投手にとっての輝かしい記録、ノーヒットノーラン。過去、甲子園の大舞台でこの快記録をやってのけた投手たちは、さすがにその後、プロ野球の世界で大成している例が少なくない。いわゆる“松坂世代”であるこの投手もその1人。1998年の第80回夏の選手権記念大会に鹿児島実のエースとして出場した杉内俊哉(元・読売など)である。
「まずは四球を出さないようにしたい。できれば三振もいっぱい取りたい。強気の投球をしたいです」
これは初戦の八戸工大一(青森)との試合前に杉内が記者の取材に対し、語った言葉である。そして試合開始。“とにかく先頭打者に気をつけること”“無駄な四球を出さないこと”という二つの心得を胸に、杉内は快投を展開していく。2回裏1死まで4者連続三振。3回は2三振、そして4回裏から5回1死まで、またも4者連続三振。好調な時はカーブで三振が取れるのが、この時の杉内の特徴だった。しかも八戸工大一打線はこのカーブにまったくタイミングが合っていない。だから、ボール球もドンドン振ってくる。前半5回を終了して築いた三振の山は二ケタの11。1球も外野には飛んでいなかった。まさに完全試合ペースの投球内容である。

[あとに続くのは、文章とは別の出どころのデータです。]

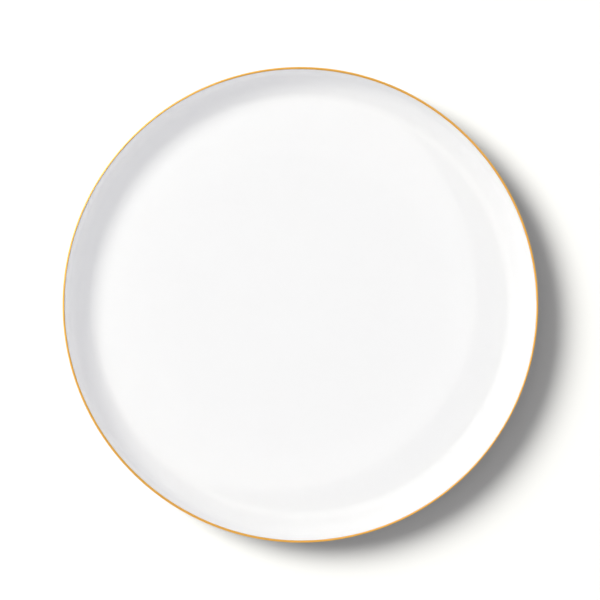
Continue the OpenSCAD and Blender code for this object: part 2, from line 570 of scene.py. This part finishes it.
# Brush lines run round the lip, so the pattern is long in the angle and fine
# across the band. Along the lines the gold is paler and a little duller, partly where it lies thin
# and partly as a painted highlight.
gold = Finish("burnished_gold", Metallic=1.0)
BRUSH_LINES = 9000
brush_at = gold.add(
    "ShaderNodeCombineXYZ",
    {},
    {
        "X": gold.x * (1 / PLATE_RADIUS),
        "Y": gold.y * (1 / PLATE_RADIUS),
        "Z": (gold.radius + gold.z) * BRUSH_LINES,
    },
)
brush_and_highlight = gold.noise(0.16, detail=3.0, at=brush_at)
patches = gold.noise(26 * MM, detail=2.0)
rich = gold.mix(patches, (0.94, 0.49, 0.085, 1), (0.96, 0.53, 0.11, 1))
burnished_gold = gold.end(
    # Paler gold along the brush lines: partly thin gold, partly a painted highlight.
    Base_Color=gold.mix(gold.between(brush_and_highlight, 0.45, 0.8) * 0.3, rich, (1.0, 0.60, 0.18, 1)),
    Roughness=0.38 + 0.14 * brush_and_highlight + 0.06 * patches,
    Normal=gold.bump(brush_and_highlight, 0.004 * MM),
)

band = banding.run(
    "gold_lip_band_brushed",
    band_outline,
    {
        "Around": 900,
        "Across": 16,
        "Thickness": GOLD_THICK,
        "Sink": GOLD_SINK,
        "Spare": SPARE,
        "Inner wander": 0.22 * MM,
        "Outer wander": 0.40 * MM,
        "Lap": 0.60 * MM,
        "Lap turn": math.radians(2 * 57),
        "Seed": 4.0,
        "Finish": burnished_gold,
    },
)
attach(band, "root")
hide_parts("gold_lip_band")


# ---- The backstamp ----
# A plain mark of two rings round a six petalled flower, printed as a decal and
# fired on under the plate. It carries no words.

STAMP_THICK = 0.1 * MM
STAMP_LINE = 0.7 * MM
OUTER_RING = 27 * MM
INNER_RING = 21 * MM
BUD = 3 * MM
PETAL_GAP = 0.8 * MM
PETAL_WIDE = 2.8 * MM
PETAL_LONG = INNER_RING / 2 - STAMP_LINE - BUD / 2 - 2 * PETAL_GAP
PETAL_BEND = (PETAL_LONG**2 + PETAL_WIDE**2) / (4 * PETAL_WIDE)
PETAL_SPAN = math.degrees(math.asin(PETAL_LONG / 2 / PETAL_BEND))

stamping = GeometryTree(
    "Flower mark",
    {
        "Outer ring": "Float",
        "Inner ring": "Float",
        "Line": "Float",
        "Bud": "Float",
        "Petals": "Int",
        "Thickness": "Float",
        "Height": "Float",
        "Finish": "Material",
    },
)
line = stamping.inputs.named("Line")
thick = stamping.inputs.named("Thickness")
stroke = stamping.add(
    "GeometryNodeCurvePrimitiveQuadrilateral", {}, {"Width": line, "Height": thick}
)
shapes = []
for ring_name in ("Outer ring", "Inner ring"):
    middle = (stamping.inputs.named(ring_name) - line) / 2
    circle = stamping.add(
        "GeometryNodeCurvePrimitiveCircle", {}, {"Resolution": 120, "Radius": middle}
    )
    shapes.append(
        stamping.add("GeometryNodeCurveToMesh", {}, {"Curve": circle, "Profile Curve": stroke})
    )
shapes.append(
    stamping.add(
        "GeometryNodeMeshCylinder",
        {},
        {"Vertices": 48, "Radius": stamping.inputs.named("Bud") / 2, "Depth": thick},
    )
)
laid_flat = stamping.add(
    "GeometryNodeTransform",
    {},
    {"Geometry": stamping.inputs.named("Geometry"), "Rotation": (math.radians(90), 0, 0)},
)
petal_loop = stamping.add(
    "GeometryNodeMergeByDistance", {}, {"Geometry": laid_flat, "Distance": 1e-6}
)
petal_edge = stamping.add("GeometryNodeMeshToCurve", {}, {"Mesh": petal_loop})
petal_face = stamping.add("GeometryNodeFillCurve", {"mode": "NGONS"}, {"Curve": petal_edge})
petal_drop = stamping.add("ShaderNodeCombineXYZ", {}, {"Z": thick / -2})
petal_base = stamping.add(
    "GeometryNodeSetPosition", {}, {"Geometry": petal_face, "Offset": petal_drop}
)
petal_lift = stamping.add("ShaderNodeCombineXYZ", {}, {"Z": thick})
petal_top = stamping.add(
    "GeometryNodeExtrudeMesh",
    {},
    {"Mesh": petal_base, "Offset": petal_lift, "Offset Scale": 1.0, "Individual": False},
)
petal_under = stamping.add("GeometryNodeFlipFaces", {}, {"Mesh": petal_base})
petal_sides = stamping.add("GeometryNodeJoinGeometry")
stamping.tree.links.new(petal_top.output, petal_sides.output.node.inputs[0])
stamping.tree.links.new(petal_under.output, petal_sides.output.node.inputs[0])
petal = stamping.add(
    "GeometryNodeMergeByDistance", {}, {"Geometry": petal_sides, "Distance": 1e-7}
)
petals = stamping.inputs.named("Petals")
spots = stamping.add("GeometryNodePoints", {}, {"Count": petals})
turn = stamping.add(
    "ShaderNodeCombineXYZ",
    {},
    {"Z": stamping.add("GeometryNodeInputIndex") * math.tau / petals},
)
shapes.append(
    stamping.add(
        "GeometryNodeInstanceOnPoints", {}, {"Points": spots, "Instance": petal, "Rotation": turn}
    )
)
mark = stamping.add("GeometryNodeJoinGeometry")
for shape in shapes:
    stamping.tree.links.new(shape.output, mark.output.node.inputs[0])
mark_height = stamping.add("ShaderNodeCombineXYZ", {}, {"Z": stamping.inputs.named("Height")})
placed_mark = stamping.add(
    "GeometryNodeTransform", {}, {"Geometry": mark, "Translation": mark_height}
)
crisp = stamping.add(
    "GeometryNodeSetShadeSmooth", {}, {"Geometry": placed_mark, "Shade Smooth": False}
)
stamping.end(crisp, stamping.inputs.named("Finish"))

petal_middle = BUD / 2 + PETAL_GAP + PETAL_LONG / 2
petal_offset = PETAL_BEND - PETAL_WIDE / 2
petal_outline = arc(
    petal_middle, -petal_offset, PETAL_BEND, 90 + PETAL_SPAN, 90 - PETAL_SPAN, 12
) + arc(petal_middle, petal_offset, PETAL_BEND, -90 + PETAL_SPAN, -90 - PETAL_SPAN, 12)

# Gold ink through a fine screen is thinner in places and never quite bright.
ink = Finish("printed_gold", Metallic=0.85)
screen = ink.noise(0.5 * MM, detail=3.0)
load = ink.noise(6 * MM, detail=2.0)
printed_gold = ink.end(
    Base_Color=ink.mix(screen * 0.6 + load * 0.3, (0.52, 0.33, 0.10, 1), (0.72, 0.49, 0.19, 1)),
    Roughness=0.36 + 0.2 * screen,
    Normal=ink.bump(screen, 0.01 * MM),
)
stamp = stamping.run(
    "printed_flower_mark",
    petal_outline,
    {
        "Outer ring": OUTER_RING,
        "Inner ring": INNER_RING,
        "Line": STAMP_LINE,
        "Bud": BUD,
        "Petals": 6,
        "Thickness": STAMP_THICK,
        "Height": FOOT_UNDER - STAMP_THICK / 2,
        "Finish": printed_gold,
    },
)
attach(stamp, "root")
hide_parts("backstamp")


# ---- The table, the lights and the camera ----
# A plain matt table in a white room. A soft lamp stands high at the upper left
# with a wide panel overhead, and a second lamp beside the first lights only the
# table. The camera looks straight down on the plate.

table = Finish("pale_table")
tooth = table.noise(2.5 * MM, detail=3.0)
pale_table = table.end(
    Base_Color=table.mix(table.noise(0.35), (0.418, 0.416, 0.402, 1), (0.424, 0.422, 0.408, 1)),
    Roughness=0.85 + 0.1 * tooth,
)
table_mesh = bpy.data.meshes.new("table_top")
TABLE_REACH = 15
corners = [(-1, -1), (1, -1), (1, 1), (-1, 1)]
table_mesh.from_pydata(
    [(x * TABLE_REACH, y * TABLE_REACH, cad_box[0][2]) for x, y in corners], [], [(0, 1, 2, 3)]
)
table_mesh.materials.append(pale_table)
table_top = bpy.data.objects.new("table_top", table_mesh)
bpy.context.scene.collection.objects.link(table_top)

# The room is paler low down, so that the low views have a light backdrop.
ROOM_COLOUR = (0.93, 0.93, 1.0, 1)
ROOM_LOW = 0.85
ROOM_HIGH = 0.545
LOW_UP_TO = 0.11

scene = bpy.context.scene
room = bpy.data.worlds.new("white_room")
room.use_nodes = True
walls = Nodes(room.node_tree)
walls.tree.nodes.clear()
direction = walls.add("ShaderNodeTexCoord").named("Generated")
height = walls.add("ShaderNodeSeparateXYZ", {}, {"Vector": direction}).named("Z")
strength = walls.between(height, 0.0, LOW_UP_TO, ROOM_LOW, ROOM_HIGH)
white_wall = walls.add("ShaderNodeBackground", {}, {"Color": ROOM_COLOUR, "Strength": strength})
walls.add("ShaderNodeOutputWorld", {}, {"Surface": white_wall})
scene.world = room

LAMP_COLOUR = (1.0, 0.997, 0.93)
LAMP_AZIMUTH = 150
KEY_ELEVATION = 42
OVERHEAD_ELEVATION = 74


def towards(azimuth, elevation):
    """The direction from the plate to a lamp."""
    level_part = cos(elevation)
    return Vector((cos(azimuth) * level_part, sin(azimuth) * level_part, sin(elevation)))


def soft_lamp(name, azimuth, elevation, distance, size, brightness):
    """A round softbox that faces the plate. On its own it lights white to brightness."""
    lamp = bpy.data.lights.new(name, "AREA")
    lamp.shape = "DISK"
    lamp.size = size
    lamp.energy = brightness * (math.pi * distance) ** 2 / sin(elevation)
    lamp.color = LAMP_COLOUR
    stand = bpy.data.objects.new(name, lamp)
    way = towards(azimuth, elevation)
    stand.location = way * distance
    stand.rotation_euler = way.to_track_quat("Z", "Y").to_euler()
    stand.visible_camera = False
    scene.collection.objects.link(stand)


soft_lamp("key_lamp", LAMP_AZIMUTH, KEY_ELEVATION, distance=5, size=1.95, brightness=0.39)
soft_lamp("overhead_panel", LAMP_AZIMUTH, OVERHEAD_ELEVATION, distance=6, size=5.1, brightness=0.175)

TABLE_LIGHT = 1.45
TABLE_LAMP_ELEVATION = 41
TABLE_LAMP_SPREAD = 31
table_lamp = bpy.data.lights.new("table_lamp", "SUN")
table_lamp.angle = math.radians(TABLE_LAMP_SPREAD)
table_lamp.energy = TABLE_LIGHT * math.pi / sin(KEY_ELEVATION)
table_stand = bpy.data.objects.new("table_lamp", table_lamp)
table_lamp_way = towards(LAMP_AZIMUTH, TABLE_LAMP_ELEVATION)
table_stand.rotation_euler = table_lamp_way.to_track_quat("Z", "Y").to_euler()
scene.collection.objects.link(table_stand)
table_only = bpy.data.collections.new("table_only")
table_only.objects.link(table_top)
table_stand.light_linking.receiver_collection = table_only

CAMERA_X = -0.227 * MM
CAMERA_Y = 2.723 * MM
VIEW_WIDTH = 0.34034
VIEW_DISTANCE = 1.1
SENSOR = 36
camera_data = bpy.data.cameras.new("straight_down")
camera_data.sensor_width = SENSOR
camera_data.lens = SENSOR * VIEW_DISTANCE / VIEW_WIDTH
camera = bpy.data.objects.new("straight_down", camera_data)
camera.location = (CAMERA_X, CAMERA_Y, VIEW_DISTANCE + PLATE_HEIGHT)
scene.collection.objects.link(camera)
scene.camera = camera
scene.view_settings.view_transform = "Standard"
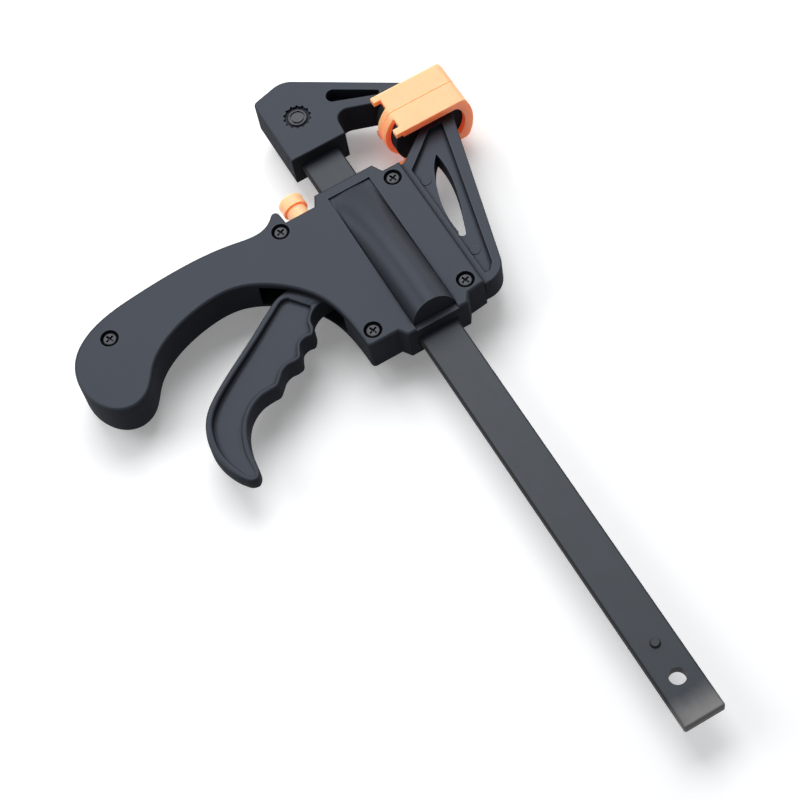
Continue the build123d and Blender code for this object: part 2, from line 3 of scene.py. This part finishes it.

この杉内の好投に打線も応える。3回表、先頭の7番・中尾知博と9番・杉内がともに左前打し、1死一、三塁のチャンスを作ると、1番・仮屋園慎哉が左前適時打を放ち、1点を先制。続く4回表には2死から6番を打つ杉内の女房役・森山泰がレフトへソロ本塁打。5回表にも1死から杉内みずからの二塁打をきっかけに四球、エラー、野選などが絡んで2得点。杉内の調子から考えて、この4点があれば十分だった。
6回2死まで完全投球を続ける杉内。次の18人目の打者として打席に立ったのが、5回から二番手としてマウンドに上がっていた松原好展だった。カウントは3ボール2ストライク。フルカウントの状況から真っすぐで思い切り三振を狙いにいった。だが、それが高めに抜けてしまった。四球である。完全試合”がなくなり、大きくざわめく甲子園球場のスタンド。杉内は、のちにこの試合を振り返って「6回くらいから、相当力が入っていた」と語っているだけに、四球を与えて逆に良かったのかもしれない。よけいな力が抜けたと思われるからだ。後ろで守るナインの緊張も相当だったに違いない。試合は4‐0。杉内はノーノーを継続したまま、9回裏を迎えるのだった。
その9回も先頭から2者連続三振。もちろん最後も三振で締めるつもりであった。だが、相手の1番・福士敬太に投じた真っすぐは狙ったところより、少し内寄りに軌道を描いていった。そのため、福士の打った打球はいい当たりのライナーというより、やや詰まった当たりのライナー性の打球となって、ショートへ飛んでいった。その打球をショートの小倉飛鳥ががっちりとキャッチ。ここにみごと、杉内はノーヒットノーランを達成したのである。投げた球数計104球、奪った三振16個。夏の甲子園では史上21人目の快挙であった。
その後、ノーヒッター・杉内擁する鹿実は2回戦で“平成の怪物”松坂大輔(中日)擁する横浜(神奈川)と対戦。春夏連覇を狙う強豪相手に好勝負が予想された。
期待通り、中盤までは息詰まる投手戦となったが、最後は地力に勝る横浜の前に0‐6で散ってしまう。しかも最後は松坂にトドメの2ランを浴びての撃沈であった。その6日後、決勝戦へと進出した横浜は、松坂が夏の甲子園史上2人目となる決勝戦でのノーヒットノーランという快挙を達成。史上5校目となる春夏連覇の偉業に華を添えたのである。